An example of a GBDR gem [an example of why this expensive monthly paper newsletter is worth the price] is attached from exactly three years ago, showing an extremely simple analysis that anyone can do using the publicly available data from the Fed. It is a graph going back 40+years of delta-Nominal GDP versus delta-Total-US-Market-Debt. How much bang in terms of economic activity did we get for every dollar of borrowing? The graph shows the annual data points and runs a linear regression line through them. As you can see, the data have waves in them related to the business cycle, but the linear regression line tells a striking and scary story.

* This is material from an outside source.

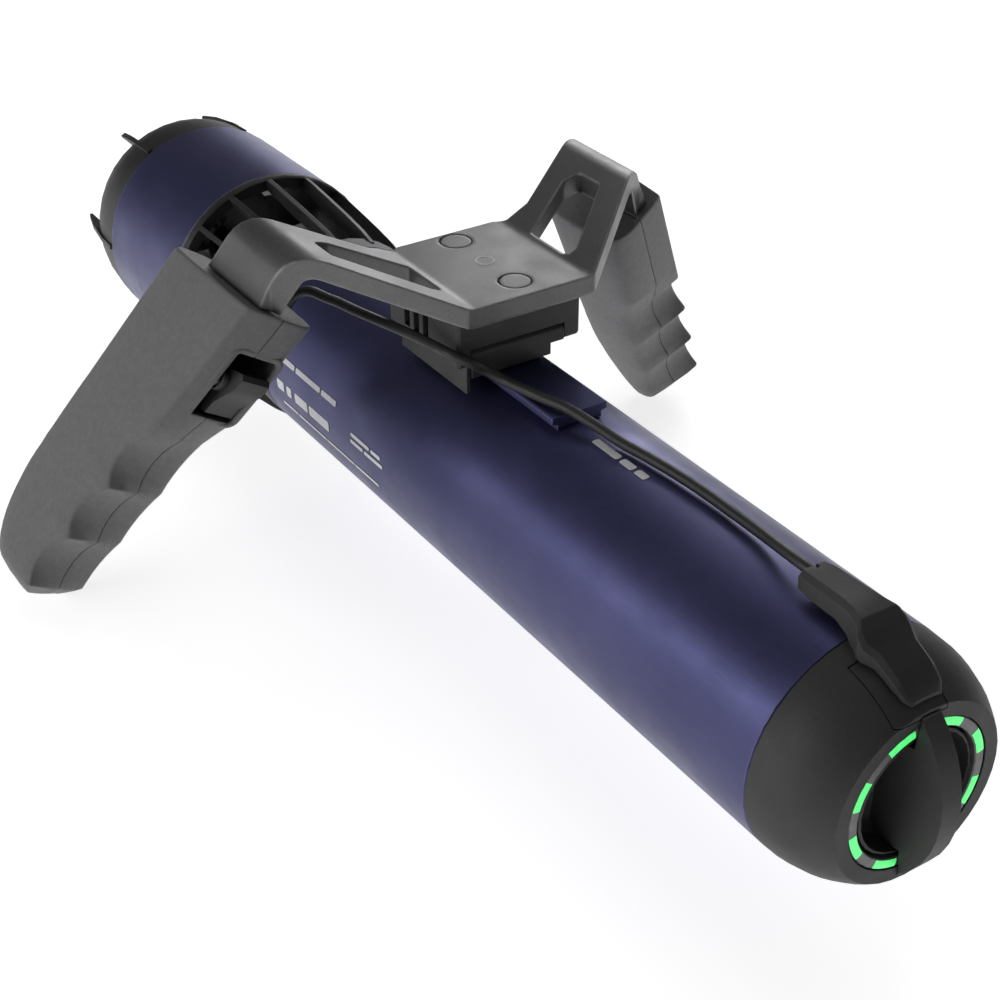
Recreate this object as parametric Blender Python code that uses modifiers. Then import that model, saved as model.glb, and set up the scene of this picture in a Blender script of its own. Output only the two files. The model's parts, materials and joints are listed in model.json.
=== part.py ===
"""Underwater scooter: a battery tube with a ducted propeller behind it and a clamped handle bar with two grips.

Metres throughout. The station frame has the tube's axis as its X axis, nose towards +X, the rider's left
towards +Y and up towards +Z. The root empty carries the station frame, so that the world's origin is the
middle of the whole object's box. A grip has its own frame: u runs forwards across the grip, v inwards from
its flat outer face, and s down its length.
"""

import math

import bmesh
import bpy
from mathutils import Matrix, Vector

# The middle of the object's box, in the station frame.
MIDDLE = Vector((0.31025, 0.0, 0.01474))
GAP = 0.0003

# Battery tube.
TUBE_R = 0.0350
TUBE_WALL = 0.0020
TUBE_REAR, TUBE_FRONT = 0.2368, 0.5000
BORE_R = TUBE_R - TUBE_WALL

# Nose.
NOSE_FACE = 0.5245
NOSE_FACE_R = 0.0262
SPIGOT_REAR = 0.4885
KNOB_R = 0.0188
KNOB_FLOOR = 0.5088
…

[An aside about nominal versus real GDP: Remember that all debts are paid in NOMINAL dollars, unless they have been indexed. That is why deflation is such a killer of businesses, because they default on bank and bond debt. Who was it–the late, and much-missed Kurt Richebacher? I am sure that Antal Fekete also says this–who pointed out that the constant up and down of interest rates is like one of those reciprocating pumps that cleared the bilges of sailing ships: When interest rates go up, it steals from savers. When interest rates go down, it steals from producers (by increasing the net present value of their balance sheet debt).? My impression is that the big international banks have figured out how to make money on both strokes of this pump–hence their love of central banking, which is constantly fiddling with the interest rates. Fekete never tires of pointing out that during the gold-standard era, long-term interest rates were dead flat and there was little scope for bond speculation.]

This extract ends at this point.